Description: Natural Order, Magnoliaceae. The Magnolia family contains some of the most beautiful and fragrant trees of America. The genus is characterized by having the calyx three-sepaled, corolla six to nine-petaled, the receptacle elongated, and the pistils with their ovaries forming a cone-like fruit. When ripe, each carpel opens on the back; and from this fall one or two large, red, berry-like seeds, which hang suspended from one to several inches on extensile threads. The species GLAUCA is a small tree at the North, but quite a large one at the South. Leaves scattered, oblong-oval, thick, yellowish-green above, pale and glaucous beneath, silky-white beneath when young. Flowers large, creamy white, very fragrant, two to three inches broad; stamens numerous. Cone about an inch long. Most common along the sea-coast, but much cultivated in all parts of the country. An evergreen in the South.

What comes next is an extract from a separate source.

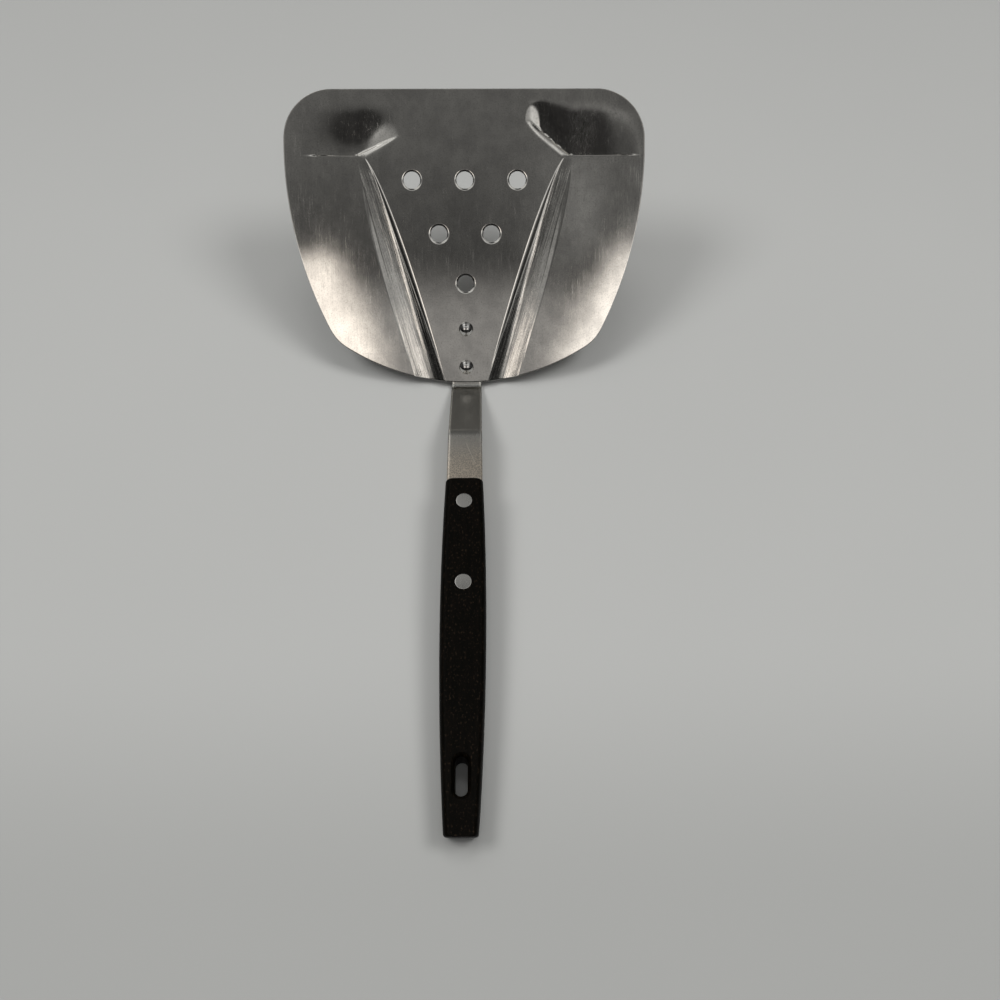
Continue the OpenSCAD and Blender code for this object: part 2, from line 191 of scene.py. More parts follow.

MAGNOLIA ACUMINATA, or cucumber tree, often attains a height of sixty or ninety feet, with beautiful oval and pointed leaves from six to seven inches long by three or four inches broad. Flowers three inches broad, yellowish cream-colored, not very fragrant. Cone three inches long, and looking like a small cucumber when young. In rich woods of New York, Ohio, and southward.
MAGNOLIA TRIPETALA, or umbrella tree, has its leaves crowded at the ends of the flowering branches, where they form an umbrella-like circle. The leaves are sometimes twenty inches long by five inches broad, tapering both ways, and beautifully green. Flowers white, six to eight inches broad. Cone four to five inches long, and light rose-colored. Height twenty to forty feet.
The bark of the trunk of these three species is used in medicine, though that of the glauca is strongest. It has a pleasant, spicy, and balsamic aroma, and yields its properties to water and diluted alcohol.
Properties and Uses: This root is a mild tonic, with stimulating and relaxing qualities, and moderately diffusive. A warm infusion acts gently toward the surface, improving the pliancy and outward circulation, but scarcely procuring perspiration. It improves digestion, promotes the action of the kidneys and bowels gently, and sustains the nerves. Mild cases of indigestion, convalescence from typhoid and similar conditions of nervous prostration, and sub-acute rheumatism, are the cases in which it is generally used. Numerous accounts favor the idea that it is valuable as an antiperiodic; but probably it would meet only mild cases of the more nervous character. It is generally well received by the stomach. Dose of the powder, from ten to twenty grains. A tincture may be prepared on thirty percent alcohol. This article is similar to, but stronger and more stimulating than, the liriodendron, which is in the same family.